Мне кажется, центральная, стержневая и остросовременная мысль, которая идет через романы «Дипломаты» и «Кузнецкий мост», несмотря на их известную хронологическую отдаленность друг от друга, – это мысль о сосуществовании. Мысль о сосуществовании государств с различным общественным устройством Ленин высказывал еще тогда, когда не было средств массового уничтожения людей, как бы нейтрализующих усилия противоположных сторон. Тем выше ленинская прозорливость. Значение идеи сосуществования все возрастает, и завтра она будет еще важнее, чем сегодня, и тем более, чем вчера.

Нам надо уметь осмысливать историю нашей страны, при этом и в плане того, что мы зовем политикой сосуществования. Необыкновенно рельефно наши отношения отразились в судьбе тех зарубежных деятелей, с которыми мы в разное время имели дело. Интересно исследовать, как мировоззрение такого деятеля преломилось в его делах, как оно сомкнулось с его человеческими качествами.

Короче: отношение к идее сосуществования – один из важнейших принципов характеристики политического деятеля. Хочу пояснить свою мысль, имея в виду лиц конкретных.

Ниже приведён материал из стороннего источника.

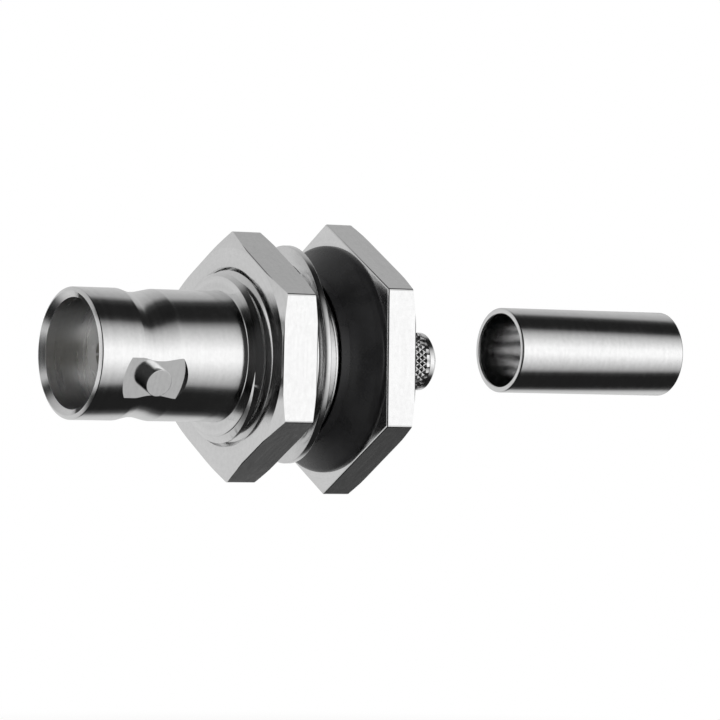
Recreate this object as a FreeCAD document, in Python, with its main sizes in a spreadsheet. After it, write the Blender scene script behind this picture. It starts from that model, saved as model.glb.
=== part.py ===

Взять хотя бы Черчилля. Его роль в международной политике на протяжении десятилетий была велика. Знаем мы и о его позициях в годы второй мировой войны, когда он возглавлял правительство, ставшее нашим союзником в борьбе с фашизмом. И все же совершенно ошибочно было бы – таково мое глубокое убеждение – на основании этого пересматривать наше отношение к Черчиллю. И в годы войны в нем, в сущности, не изменилось ничего. На нашу сторону он встал из соображений по существу временных. Превращать носителей идеи исторического антисоветизма в сторонников разрядки нет никаких оснований.

Обратимся к другому историческому лицу, человеку иной судьбы и ориентации – американскому полковнику Раймонду Робинсу. В тот момент, когда иностранные державы не признавали только что образовавшегося большевистского правительства, посол Штатов в Петрограде Дэвид Френсис возложил на Робинса – благо тот был представителем «Красного креста» и этим мог объяснить линию своего поведения – контакты с новой властью, с Лениным. По существу это была разведывательная миссия.

Как можно без труда догадаться, беседы русского и американца протекали отнюдь не умиротворенно, ведь речь заходила о принципах устройства нового государства, которого не знала Земля, о строительстве совершенно новых форм жизни.

Ленинская способность убеждать противников, его удивительное понимание психологии оппонента, обширнейшие познания в самых разнообразных отраслях знания, вплоть до теологии (что имело для Робинса особое значение), – все это вместе взятое постепенно привело к тому, что взгляды и убеждения Робинса начали претерпевать существенную эволюцию. Это подтверждают и депеши посла в Вашингтон, помеченные – обратите внимание на это! – уже концом семнадцатого и началом восемнадцатого годов.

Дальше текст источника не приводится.